Best for: Those looking for higher interest rates and flexibility without the need for a physical branch.
Step-by-Step Guide to Selecting the Right CD for Your FIRE Journey
- Assess Your Risk Tolerance: Decide how much risk you’re willing to take with your investments. If you prefer safety, go for a traditional or high-yield CD. If you’re okay with some risk, consider a callable or foreign currency CD.
- Understand Your Time Horizon: How long are you willing to lock up your money? If you need access to funds sooner, opt for no-penalty or online CDs. For long-term planning, traditional or step-up CDs might be more appropriate.

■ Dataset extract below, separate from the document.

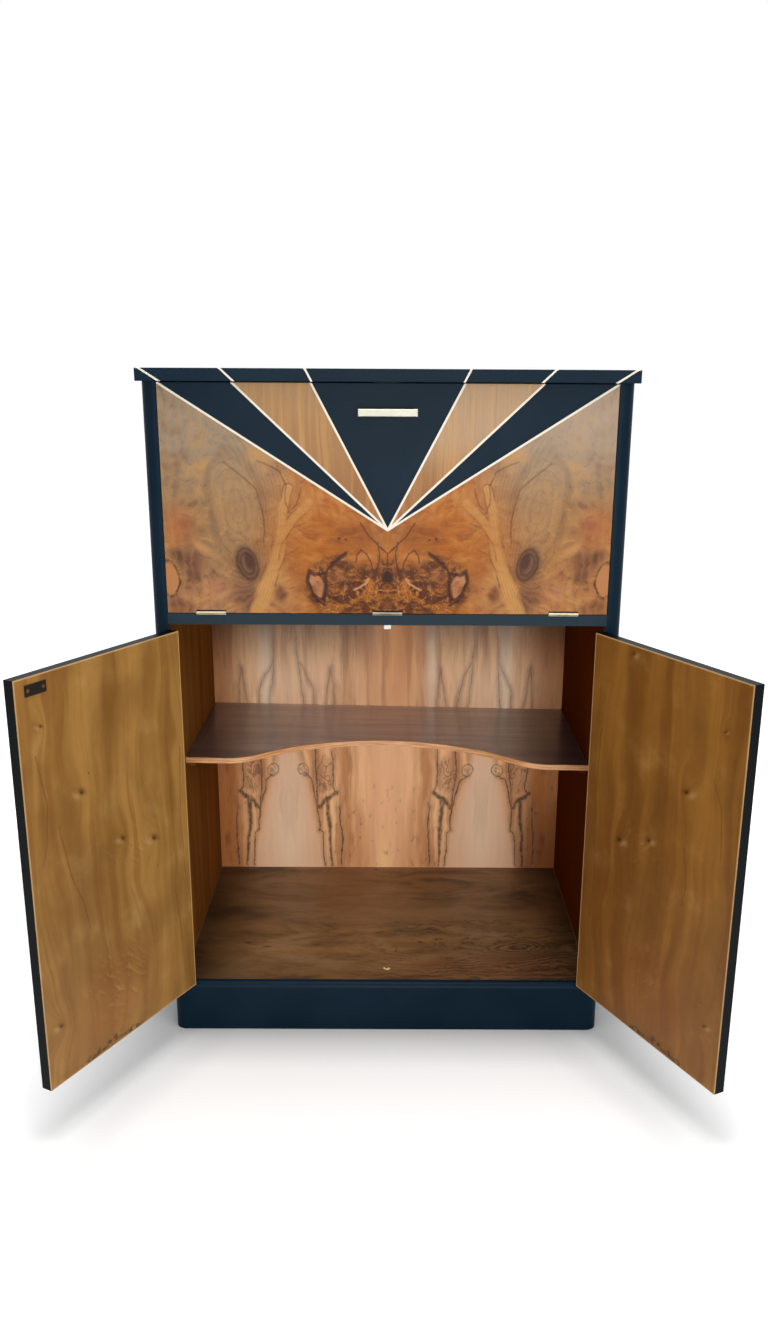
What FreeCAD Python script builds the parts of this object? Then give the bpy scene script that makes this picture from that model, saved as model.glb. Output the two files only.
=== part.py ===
"""Bar cabinet: a two-door cupboard under a compartment closed by a fold-out flap.

Millimetres, +X to the right, +Y to the back, +Z up. The origin is on the floor, at the
centre of the carcass footprint. The two doors stand open and the flap is closed.
"""
import FreeCAD, Part
import math
import os

# Carcass
CARCASS_WIDTH = 780.0
CARCASS_DEPTH = 511.0
PLINTH_HEIGHT = 96.0
CUPBOARD_HEIGHT = 671.0
DIVIDER_THICKNESS = 18.5
BAR_HEIGHT = 370.5
TOP_THICKNESS = 20.0
TOP_SIDE_OVERHANG = 5.0
TOP_FRONT_OVERHANG = 12.0
TOP_EDGE_RADIUS = 1.2
STILE_WIDTH = 25.0
STILE_DEPTH = 25.0
CORNER_RADIUS = 20.0
SIDE_THICKNESS = 13.0
LINING_THICKNESS = 2.0
FLOOR_THICKNESS = 15.0
BACK_THICKNESS = 6.0
PLINTH_BOARD_THICKNESS = 14.0
PLINTH_TOP_RADIUS = 12.0
RAIL_THICKNESS = 20.0
BEARER_WIDTH = 20.0
BLOCK_SIZE = 30.0
BLOCK_LIFT = 3.0
BACK_SCREW_COUNT = 4
BACK_SCREW_MARGIN = 60.0
BACK_JOINT_GAP = 0.5

# Shelf: its ends are straight and its front edge sweeps back in the middle
SHELF_HEIGHT = 476.5
SHELF_THICKNESS = 10.0
SHELF_DROP = 12.5
SHELF_END_SETBACK = 142.0
SHELF_BAY_SETBACK = 264.0
SHELF_BAY_RADIUS = 350.0
SHELF_SHOULDER_RADIUS = 85.0
SHELF_SIDE_GAP = 0.5
SHELF_BACK_GAP = 0.4
SHELF_SEAT_GAP = 0.1
LIPPING_WIDTH = 4.0
BATTEN_WIDTH = 12.0
BATTEN_HEIGHT = 18.0
BATTEN_SETBACK = 35.0
BATTEN_BACK_SPACE = 30.0

# Doors
DOOR_THICKNESS = 19.0
DOOR_VENEER = 1.0
DOOR_SIDE_GAP = 1.0
DOOR_TOP_GAP = 8.5
DOOR_BOTTOM_GAP = 3.5
DOOR_EDGE_RADIUS = 0.8
DOOR_OPENING_LEFT = 118.0
DOOR_OPENING_RIGHT = 117.0
DOOR_HINGE_LENGTH = 60.0
DOOR_HINGE_INSET = 60.0
DOOR_AXIS_STANDOFF = 2.0
DOOR_KNUCKLE_RADIUS = 2.6
DOOR_PIN_RADIUS = 1.5
DOOR_LEAF_REACH = 16.5
DOOR_HANDLE_FROM_EDGE = 33.0
DOOR_HANDLE_HEIGHT = 560.0
CATCH_PLATE_LENGTH = 41.0
CATCH_PLATE_HEIGHT = 17.0
CATCH_PLATE_THICKNESS = 1.5
CATCH_PLATE_FROM_EDGE = 19.0
CATCH_PLATE_FROM_TOP = 11.0
CATCH_SCREW_INSET = 5.5
CATCH_STUD_INSET = 12.0
CATCH_STUD_RADIUS = 1.6
CATCH_STUD_HEIGHT = 1.2
STOP_WIDTH = 11.6
STOP_DEPTH = 26.0
STOP_HEIGHT = 11.5
STOP_DOOR_GAP = 0.5
STOP_CHAMFER = 1.0

# Flap and its sunburst face
FLAP_THICKNESS = 19.0
FLAP_VENEER = 1.0
FLAP_SIDE_GAP = 1.0
FLAP_BOTTOM_GAP = 1.0
FLAP_TOP_GAP = 1.5
FLAP_EDGE_RADIUS = 0.5
SUN_APEX_DROP = 230.0
SUN_MIDDLE_SHARE = 0.675
SUN_INNER_SHARE = 0.334
SUN_LINE_WIDTH = 3.4
TOP_LINE_WIDTH = 3.0
TOP_LINE_DEPTH = 1.0
FLAP_HINGE_LENGTH = 49.0
FLAP_HINGE_INSET = 72.0
FLAP_AXIS_STANDOFF = 1.2
FLAP_AXIS_RISE = 1.7
FLAP_KNUCKLE_RADIUS = 2.4
FLAP_PIN_RADIUS = 1.2
FLAP_LEAF_REACH = 16.0
FLAP_REBATE_RISE = 6.0
FLAP_REBATE_DEPTH = 3.0
HANDLE_LENGTH = 94.0
HANDLE_HEIGHT = 11.5
HANDLE_THICKNESS = 6.0
HANDLE_STANDOFF = 15.0
HANDLE_POST_RADIUS = 3.8
HANDLE_POST_INSET = 11.0
HANDLE_EDGE = 0.9
HANDLE_GROOVE_INSET = 2.6
HANDLE_GROOVE_WIDTH = 0.7
HANDLE_GROOVE_DEPTH = 0.4
FLAP_HANDLE_DROP = 44.5
MAGNET_WIDTH = 46.0
MAGNET_DEPTH = 14.0
MAGNET_HEIGHT = 13.0
MAGNET_GAP = 0.3
KEEPER_WIDTH = 40.0
KEEPER_HEIGHT = 10.0
KEEPER_THICKNESS = 1.2

# Sliding stays: each rod is pinned to the flap and slides through a swivel on the wall
STAY_FROM_STILE = 15.0
STAY_PIN_DEPTH = 14.0
STAY_PIN_RISE = 210.0
STAY_CLOSED_CHORD = 40.0
STAY_ROD_RADIUS = 3.0
STAY_EYE_RADIUS = 6.5
STAY_EYE_MARGIN = 0.5
STAY_PIN_RADIUS = 2.5
STAY_COLLAR_RADIUS = 5.5
STAY_COLLAR_LENGTH = 6.0
STAY_STOP_GAP = 0.3
STAY_SLIDE_CLEARANCE = 0.3
SWIVEL_RADIUS = 9.0
SWIVEL_LENGTH = 16.0
SPIGOT_RADIUS = 4.0
BOSS_RADIUS = 9.0
FLANGE_RADIUS = 17.0
FLANGE_THICKNESS = 3.0
BRACKET_PLATE_WIDTH = 22.0
BRACKET_PLATE_HEIGHT = 46.0
BRACKET_PLATE_THICKNESS = 2.0
BRACKET_EAR_THICKNESS = 3.0

# Fits and fasteners
LEAF_THICKNESS = 1.5
HINGE_RELIEF = 0.3
KNUCKLE_GAP = 0.3
RUNNING_CLEARANCE = 0.05
SCREW_HEAD_RADIUS = 2.9
SCREW_HEAD_HEIGHT = 1.1
SCREW_SHANK_RADIUS = 1.4
SCREW_SLOT_WIDTH = 0.7
SCREW_SLOT_DEPTH = 0.5
SCREW_CLEARANCE = 0.05
SCREW_BITE = 12.0
FLOOR_HOLE_RADIUS = 2.2
FLOOR_HOLE_DEPTH = 8.0
FLOOR_HOLE_SETBACK = 56.0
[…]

- Consider the Interest Rate Environment: If you expect interest rates to rise, consider bump-up or step-up CDs to lock in higher returns later. Conversely, in a low-rate environment, a high-yield or jumbo CD might be more beneficial.

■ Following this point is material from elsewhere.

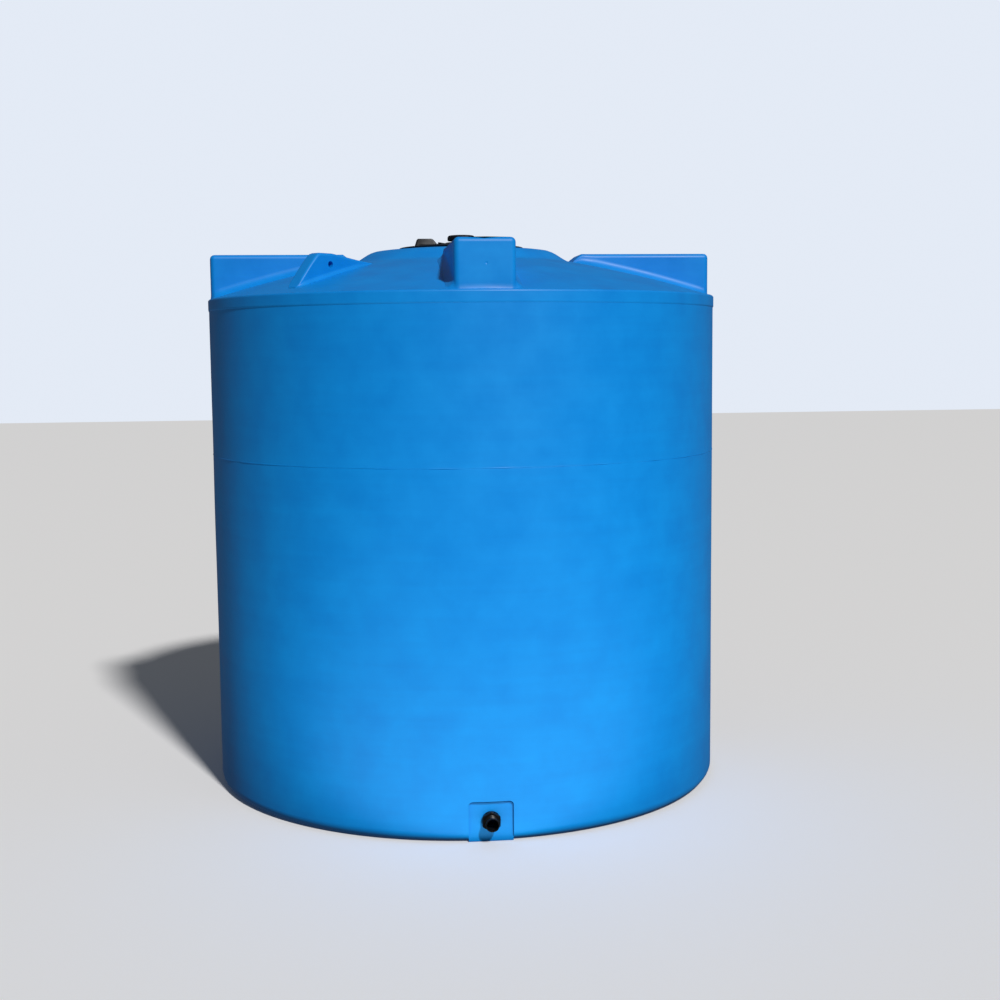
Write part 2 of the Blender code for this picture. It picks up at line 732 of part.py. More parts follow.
def at_pivot(drop=0.0):
    """A place at the pivot, turned so that -Y of the piece points down the arm."""
    return Matrix.Translation(PIVOT) @ Matrix.Rotation(radians(drop), 4, "X")


def valve_body():
    flange = -WALL - INLET_RUBBER - 2 * GAP
    outline = [
        (WATERWAY, TAIL_REACH),
        (WATERWAY, -SEAT_START),
        (PLUNGER_BORE, -SEAT_START),
        (PLUNGER_BORE, -VALVE_LENGTH),
        (VALVE_RADIUS, -VALVE_LENGTH),
        (VALVE_RADIUS, flange - VALVE_FLANGE_THICK),
        (VALVE_FLANGE, flange - VALVE_FLANGE_THICK),
        (VALVE_FLANGE, flange),
        (TAIL_RADIUS, flange),
        (TAIL_RADIUS, TAIL_REACH),
    ]
    body = turned("inlet_valve_body", outline, BRASS, INLET_PLACE, closed=True)
    half = CHEEK_WIDTH / 2
    low = -PIVOT_RADIUS - LEVER_HUB
    high = PIVOT_DROP - (PLUNGER_BORE + VALVE_RADIUS) / 2
    join(body, box("cheeks", (-half, -CHEEK_HALF, low), (half, CHEEK_HALF, high), place=at_pivot()))
    slot = LEVER_THICK / 2 + LEVER_GAP
    outer = LEVER_HUB + 2 * LEVER_GAP
    cut(body, box("lever_slot", (-slot, -VALVE_LENGTH, 4 * low), (slot, outer, PIVOT_DROP), place=at_pivot()))
    hole = PIVOT_RADIUS + PIVOT_GAP
    cut(body, rod("pin_hole", hole, -CHEEK_WIDTH, CHEEK_WIDTH, place=at_pivot() @ ACROSS, sides=16))
    below_seat = INLET_PLACE @ Matrix.Translation((0, 0, CLOSED_PAD - SPOUT_RADIUS))
    spout = below_seat @ Matrix.Rotation(pi / 2, 4, "X")
    cut(body, rod("spout", SPOUT_RADIUS, 0.0, 2 * VALVE_RADIUS, place=spout, sides=12))


def valve_fixings():
    rubber = -WALL - GAP
    hole = TAIL_RADIUS + NUT_GAP
    ring("inlet_inner_seal", hole, VALVE_FLANGE, rubber - INLET_RUBBER, rubber, RUBBER_BLACK, INLET_PLACE)
    ring("inlet_outer_washer", hole, VALVE_FLANGE, GAP, GAP + INLET_WASHER, NYLON_BLACK, INLET_PLACE)
    low = INLET_WASHER + 2 * GAP
    nut("inlet_backnut", INLET_NUT_FLATS, hole, low, low + INLET_NUT_THICK, BRASS, INLET_PLACE)
    ring("inlet_seat", SEAT_BORE, PLUNGER_RADIUS, SEAT_END, -SEAT_START - GAP, NYLON_BLACK, INLET_PLACE)


def plunger():
    back = CLOSED_FRONT - PLUNGER_LENGTH
    body = rod("valve_plunger", PLUNGER_RADIUS, back, CLOSED_FRONT, BRASS, REST_PLACE)
    middle = CLOSED_FRONT - SLOT_BACK
    length = LEVER_HEAD + PLUNGER_GAP
    width = LEVER_THICK / 2 + LEVER_GAP
    top = PIVOT_DROP - HEAD_ARM - LEVER_HEAD - LEVER_GAP
    low, high = (-width, -2 * VALVE_RADIUS, middle - length), (width, -top, middle + length)
    cut(body, box("head_slot", low, high, place=REST_PLACE))
    rod("plunger_pad", PAD_RADIUS, CLOSED_FRONT + GAP, CLOSED_PAD, RUBBER_BLACK, REST_PLACE)


def lever_outline():
    """Along the arm, then round the hub and up round the head, in the plane of the plate."""
    head_turn = 90 + LOWEST_DROP - SWING / 2
    bar = LEVER_BAR / 2
    neck = LEVER_NECK / 2
    tip = FLOAT_ARM - FLOAT_RADIUS - BOSS_LENGTH + SOCKET_DEPTH * 0.8
    way = Vector((cos(radians(head_turn)), sin(radians(head_turn))))
    side = Vector((-way.y, way.x))
    head = way * HEAD_ARM
    around = arc(head, LEVER_HEAD, head_turn - 140, head_turn + 140, 10)
    root = [tuple(side * -neck + way * LEVER_HUB * 0.8), tuple(side * neck + way * LEVER_HUB * 0.8)]
    hub = arc((0, 0), LEVER_HUB, head_turn + 45, 320, 7)
    return [(tip, -bar), (tip, bar), (LEVER_HUB, bar)] + [root[0]] + around + [root[1]] + hub


def lever():
    place = at_pivot(LOWEST_DROP)
    arm = plate("float_lever", lever_outline(), LEVER_THICK, BRASS, place)
    hole = PIVOT_RADIUS + PIVOT_GAP
    cut(arm, rod("lever_hole", hole, -CHEEK_WIDTH, CHEEK_WIDTH, place=place @ ACROSS, sides=16))
    half = CHEEK_WIDTH / 2 + GAP
    end = half + PIN_HEAD_THICK
    outline = [(0, -end), (PIN_HEAD, -end), (PIN_HEAD, -half), (PIVOT_RADIUS, -half)]
    outline += [(radius, -along) for radius, along in reversed(outline)]
    turned("float_pivot_pin", outline, STAINLESS, at_pivot() @ ACROSS, sides=16)


def float_ball():
    """The ball's Z points back along the arm to the pivot, and its origin is the ball's middle."""
    along = Matrix.Translation((0, -FLOAT_ARM, 0)) @ Matrix.Rotation(-pi / 2, 4, "X")
    place = at_pivot(LOWEST_DROP) @ along
    meet = 80
    top = FLOAT_RADIUS + BOSS_LENGTH
    outline = [(0.0, -FLOAT_RADIUS)] + arc((0, 0), FLOAT_RADIUS, -75, meet, 10)
    bottom = top - SOCKET_DEPTH
    outline += [(BOSS_RADIUS, top), (SOCKET_RADIUS, top), (SOCKET_RADIUS, bottom), (0.0, bottom)]
    turned("float_ball", outline, FLOAT_ORANGE, place, sides=20)
    low = top + GAP
    nut("float_nut", FLOAT_NUT_FLATS, SOCKET_RADIUS, low, low + FLOAT_NUT_THICK, BRASS, place)


def build():
    clear_scene()
    tank_shell()
    manway_lid()
    vent()
    wall_fitting("outlet", OUTLET_PLACE, OUTLET_REACH)
    wall_fitting("overflow", OVERFLOW_PLACE, OVERFLOW_REACH)
    overflow_screen()
    valve_body()
    valve_fixings()
    plunger()
    lever()
    float_ball()


build()
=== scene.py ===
# %% [markdown]
# # A closed farm water tank
# The real object is one hollow blue moulding with a black screw-in lid and a few black wall
# fittings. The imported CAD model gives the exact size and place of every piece. This script keeps
# that model as a fixed frame and models the finished surfaces round it.

from math import cos, hypot, pi, radians, sin

import bmesh
import bpy
import numpy as np
from mathutils import Matrix, Vector, noise


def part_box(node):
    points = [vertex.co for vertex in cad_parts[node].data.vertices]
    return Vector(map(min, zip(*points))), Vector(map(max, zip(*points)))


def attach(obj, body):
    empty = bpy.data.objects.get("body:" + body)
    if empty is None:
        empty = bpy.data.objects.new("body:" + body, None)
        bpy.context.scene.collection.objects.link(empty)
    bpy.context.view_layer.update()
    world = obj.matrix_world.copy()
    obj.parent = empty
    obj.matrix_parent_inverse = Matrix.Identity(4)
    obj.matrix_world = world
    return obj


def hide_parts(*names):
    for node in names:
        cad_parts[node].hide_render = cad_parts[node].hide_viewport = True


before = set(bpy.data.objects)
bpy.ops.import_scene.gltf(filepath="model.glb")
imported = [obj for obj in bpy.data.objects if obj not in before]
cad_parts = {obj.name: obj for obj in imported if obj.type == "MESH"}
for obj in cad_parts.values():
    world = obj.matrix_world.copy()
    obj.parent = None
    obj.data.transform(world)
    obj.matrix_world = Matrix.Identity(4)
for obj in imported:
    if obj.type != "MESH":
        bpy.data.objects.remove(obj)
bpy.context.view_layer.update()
bpy.ops.object.select_all(action="DESELECT")

# %% [markdown]
# ## Sizes
# Everything is in metres, in the CAD model's own frame: the origin is the middle of the base and
# the outlet faces -Y. Whatever the frame can tell is measured from it, so that the finished
# surfaces and the CAD model can't drift apart.

# %% Measure the tank from the frame
shell_low, shell_high = (Vector(corner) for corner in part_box("tank_shell"))
BAND_PROUD = 0.0025
BAND_RADIUS = shell_high.x
TANK_RADIUS = BAND_RADIUS - BAND_PROUD
NECK_TOP = shell_high.z
WALL = 0.007
print("tank radius", round(TANK_RADIUS, 4), "neck top", round(NECK_TOP, 4))

# %% [markdown]
# ## The camera
# A hand-held camera at chest height looks slightly down at the tank from six metres or so, which
# is why the tank seems to narrow towards the ground. Position and direction are enough: the
# lens stays unshifted and everything is in focus.

# %% Place the camera
CAMERA_AWAY = 5.855 * TANK_RADIUS
CAMERA_HEIGHT = 1.70 * TANK_RADIUS
CAMERA_ROUND = radians(-4.65)
LOOK_RIGHT = radians(1.43 + 4.65)
LOOK_DOWN = radians(5.92)
CAMERA_TILT = radians(-0.55)


def place_camera():
    camera = bpy.data.cameras.new("camera")
    camera.sensor_width = 36
    camera.lens = 36 * 1.44
    seat = bpy.data.objects.new("camera", camera)
    bpy.context.scene.collection.objects.link(seat)
    spot = Vector((sin(CAMERA_ROUND) * CAMERA_AWAY, -cos(CAMERA_ROUND) * CAMERA_AWAY, CAMERA_HEIGHT))
    turn = Matrix.Rotation(-LOOK_RIGHT, 4, "Z") @ Matrix.Rotation(pi / 2 - LOOK_DOWN, 4, "X")
    seat.matrix_world = Matrix.Translation(spot) @ turn @ Matrix.Rotation(CAMERA_TILT, 4, "Z")
    bpy.context.scene.camera = seat
    print("camera at", [round(n, 3) for n in spot])


place_camera()

# %% [markdown]
# ## Floor and light
# The floor is plain and pale. One strong lamp stands high at the front right, as the sun does over
# a yard, and leaves the tank's left side in shade. A weak blue sky fills the shadows. Bright ground
# in front lights the lower half from below. A lying lamp does that, in place of the floor's own
# bounce, so that its strength can be set.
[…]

- Plan for Liquidity: If you anticipate needing funds before the term ends, make sure to choose a no-penalty or online CD that offers more flexibility.
Tips for Maximizing Your CD Returns on the FIRE Path
- Ladder Your CDs: Consider using a CD ladder strategy to create a steady stream of liquidity while taking advantage of different interest rates and term lengths.
- Reinvest Interest: When your CD matures, reinvest the interest earned into another CD to compound your returns.
- Compare Banks: Shop around to find the best interest rates, especially with online and high-yield CDs.
Conclusion
Certificates of Deposit may not be the flashiest tool in the FIRE arsenal, but they can certainly play a key role in a diversified, low-risk portfolio. By understanding the different types of CDs available, you can make strategic decisions that help you balance safety with returns, ultimately moving you closer to achieving your financial independence and early retirement goals. With the right strategy, CDs can provide stability and predictable returns, complementing your broader investment strategy on the path to FIRE.